NA ODEBRECHT, QUEREM VER MARCELO PELAS COSTAS
Exatos 130 dias após sua prisão, até parece que ainda não “caiu a ficha” de Marcelo Odebrecht: ele age como se estivesse em sua sala, fazendo dos advogados portadores de instruções e recados, muitos recados, a maioria ríspidos, dirigidos a diretores e assessores dessa gigante da construção que atua em 21 países. E continua garantindo que todas as acusações são falsas. Ele não sabe, mas perdeu poder.

AVAL PATERNO
Ordens de Marcelo enviadas da prisão não são seguidas, a menos que referendadas pelo pai, Emílio Odebrecht, muito estimado na empresa.

SEM COMPANHEIROS
Marcelo chamava executivos de “meus companheiros”, mas os tratava com distância. Quase não tem amigos. Muito menos companheiros.

BILHETE AZUL
Quando deixar a prisão, Marcelo será informado de que já não há lugar para ele na empresa. Ainda não foi desligado para não abalar o moral.

BYE, BYE, BRASIL
A ideia de dirigentes do conglomerado é que Marcelo Odebrecht, que ainda é jovem, passe a viver no exterior tão logo a Justiça o permitir.

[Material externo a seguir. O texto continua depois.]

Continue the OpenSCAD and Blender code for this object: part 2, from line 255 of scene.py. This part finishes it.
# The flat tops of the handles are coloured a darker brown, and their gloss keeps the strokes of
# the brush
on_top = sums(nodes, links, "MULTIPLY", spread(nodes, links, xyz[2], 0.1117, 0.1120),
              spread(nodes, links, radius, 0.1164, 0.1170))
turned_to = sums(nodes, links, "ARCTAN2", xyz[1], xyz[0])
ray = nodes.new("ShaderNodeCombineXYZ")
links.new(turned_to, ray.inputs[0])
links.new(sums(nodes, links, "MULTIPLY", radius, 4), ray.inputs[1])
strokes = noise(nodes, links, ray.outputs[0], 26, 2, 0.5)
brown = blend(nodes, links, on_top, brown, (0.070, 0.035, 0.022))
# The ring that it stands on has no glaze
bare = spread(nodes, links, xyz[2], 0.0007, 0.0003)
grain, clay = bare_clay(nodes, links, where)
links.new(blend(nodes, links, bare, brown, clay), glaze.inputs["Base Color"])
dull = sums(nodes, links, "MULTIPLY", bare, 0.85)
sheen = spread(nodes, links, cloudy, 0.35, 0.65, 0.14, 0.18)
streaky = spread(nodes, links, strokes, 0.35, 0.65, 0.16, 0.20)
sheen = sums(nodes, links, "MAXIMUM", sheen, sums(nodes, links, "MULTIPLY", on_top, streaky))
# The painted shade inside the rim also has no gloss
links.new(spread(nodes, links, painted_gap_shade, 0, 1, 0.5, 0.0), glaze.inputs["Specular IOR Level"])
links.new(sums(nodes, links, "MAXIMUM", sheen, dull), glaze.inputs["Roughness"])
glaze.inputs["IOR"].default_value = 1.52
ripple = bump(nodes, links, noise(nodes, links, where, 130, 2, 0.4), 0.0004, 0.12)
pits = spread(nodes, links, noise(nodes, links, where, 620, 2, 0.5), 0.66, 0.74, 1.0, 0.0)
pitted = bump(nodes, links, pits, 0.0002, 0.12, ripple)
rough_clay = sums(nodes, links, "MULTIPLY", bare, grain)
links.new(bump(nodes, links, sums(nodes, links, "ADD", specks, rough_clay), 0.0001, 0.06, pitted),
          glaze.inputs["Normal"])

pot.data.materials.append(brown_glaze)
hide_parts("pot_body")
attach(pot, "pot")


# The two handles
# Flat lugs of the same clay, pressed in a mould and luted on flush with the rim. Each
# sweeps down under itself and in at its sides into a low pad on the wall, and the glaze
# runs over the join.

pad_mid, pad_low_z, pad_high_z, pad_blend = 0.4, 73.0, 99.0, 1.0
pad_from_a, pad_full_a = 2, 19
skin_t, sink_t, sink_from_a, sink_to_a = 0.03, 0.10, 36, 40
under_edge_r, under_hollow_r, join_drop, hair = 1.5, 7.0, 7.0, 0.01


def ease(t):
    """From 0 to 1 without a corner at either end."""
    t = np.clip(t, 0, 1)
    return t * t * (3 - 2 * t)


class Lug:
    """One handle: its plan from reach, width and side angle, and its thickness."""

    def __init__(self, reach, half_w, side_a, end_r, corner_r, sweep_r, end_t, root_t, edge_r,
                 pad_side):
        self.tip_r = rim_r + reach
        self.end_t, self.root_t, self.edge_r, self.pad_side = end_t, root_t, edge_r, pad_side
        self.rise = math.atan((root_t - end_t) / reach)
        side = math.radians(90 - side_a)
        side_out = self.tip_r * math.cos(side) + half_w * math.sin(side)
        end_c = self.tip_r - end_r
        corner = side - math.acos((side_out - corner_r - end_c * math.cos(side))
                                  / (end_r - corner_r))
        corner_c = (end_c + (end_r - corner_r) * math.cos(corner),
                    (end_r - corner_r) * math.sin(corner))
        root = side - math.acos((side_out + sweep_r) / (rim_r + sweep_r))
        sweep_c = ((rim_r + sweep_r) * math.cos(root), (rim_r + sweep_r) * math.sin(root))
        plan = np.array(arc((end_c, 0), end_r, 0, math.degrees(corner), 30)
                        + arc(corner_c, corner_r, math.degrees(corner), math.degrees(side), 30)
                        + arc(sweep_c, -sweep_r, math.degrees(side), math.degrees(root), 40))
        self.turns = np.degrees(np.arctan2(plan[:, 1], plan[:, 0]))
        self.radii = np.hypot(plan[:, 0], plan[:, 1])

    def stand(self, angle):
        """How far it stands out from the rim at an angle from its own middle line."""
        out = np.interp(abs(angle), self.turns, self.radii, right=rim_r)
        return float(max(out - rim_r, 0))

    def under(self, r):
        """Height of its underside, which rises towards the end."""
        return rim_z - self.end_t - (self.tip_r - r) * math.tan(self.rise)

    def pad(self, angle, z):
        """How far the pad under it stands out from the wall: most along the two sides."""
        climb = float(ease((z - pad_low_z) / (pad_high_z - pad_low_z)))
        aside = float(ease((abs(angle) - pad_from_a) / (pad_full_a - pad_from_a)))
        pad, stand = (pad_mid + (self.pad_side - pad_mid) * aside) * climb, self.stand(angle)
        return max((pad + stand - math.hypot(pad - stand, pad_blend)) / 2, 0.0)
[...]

VICE DE CUNHA COLECIONA ACUSAÇÕES NA JUSTIÇA
Caso o mandato de Eduardo Cunha (PMDB-RJ) não resista ao escândalo das contas na Suíça, a Câmara dos Deputados poderá vir a ser comandada pelo seu vice-presidente, Waldir Maranhão (PP-MA). O problema é que ele responde a três processos judiciais, e aparece na lista de propina do doleiro Alberto Youssef. Em maio, escapou de outro processo na Justiça Eleitoral pelas contas da campanha de 2010.

PUXA A FICHA
Além da citação de Youssef no Petrolão, corre no Supremo Tribunal Federal investigação por lavagem de dinheiro ou ocultação de bens.

NO CASH
Na CPI da Petrobras, Youssef disse que entregou pessoalmente R$ 1,4 milhão ao deputado. O total da propina teria sido de R$ 3 milhões.

QUEDA POR DOLEIRO
Em 2013, a PF grampeou o deputado convidando o doleiro Fayed Treboulsi à sua casa para um encontro. À época, ele negou tudo.

AGUENTA, CORAÇÃO
O clima tenso vivido nos últimos meses levou a Câmara dos Deputados a torrar R$ 500 mil, sem licitação, na contratação dos serviços do Instituto de Cardiologia do Distrito Federal, para realizar atendimentos.

MELHOROU PARA PIOR
Apesar do pessimismo, a bolsa brasileira voltou a ser destino predileto de investidores estrangeiros: US$ 4,2 bilhões nos primeiros 20 dias de outubro. É a famosa “especulação seletiva”, quando estrangeiros compram na baixa, e caso não dê certo, as perdas são irrisórias.

DESAPOSENTADO
O ex-senador José Sarney (PMDB) ainda está forte na atuação política. Assessores no Senado se impressionam: ele recebe mais visitas de políticos agora do que quando ocupava função pública.

O DILEMA DE CUNHA
O deputado Leonardo Picciani (PMDB-RJ) avalia que após Eduardo Cunha definir a questão do impeachment, aumentará a pressão pela sua queda. “No mesmo dia, o PT parte para cima do Eduardo”, diz.

ASSÉDIO MORAL
Funcionários da Liga dos Países Árabes se queixam de assédio moral. Uma copeira foi expulsa pelo braço e aos berros. Ela não contou conversa: registrou queixa na delegacia contra o embaixador.

CHAPA FICHA LIMPA
Articula-se no DF uma chapa ficha limpa para 2018: Chico Leite (Rede) para governador, Cristovam Buarque (PDT) para o Senado, e com o apoio de Antonio Reguffe (PDT), senador campeão de votos.

A HISTÓRIA SE REPETE
Na Câmara, deputados brincam afirmando que vão parar de pedir a cabeça de Joaquim Levy (Fazenda). Se Dilma o mantém só de pirraça, como o fez com Aloizio Mercadante, os deputados estarão no sal.

SOLUÇÃO À GRINGA
A revista Forbes analisou a crise brasileira e listou as três possíveis saídas para o Brasil: o impeachment de Dilma, novas eleições convocadas pela Justiça Eleitoral, ou a permanência de presidente e crise.

SE CONVIDAR, ELA VAI
Tentando parecer simpática, Dilma topa qualquer coisa. Já foi a pelada de índios, e pode considerar até convite para aniversário de boneca.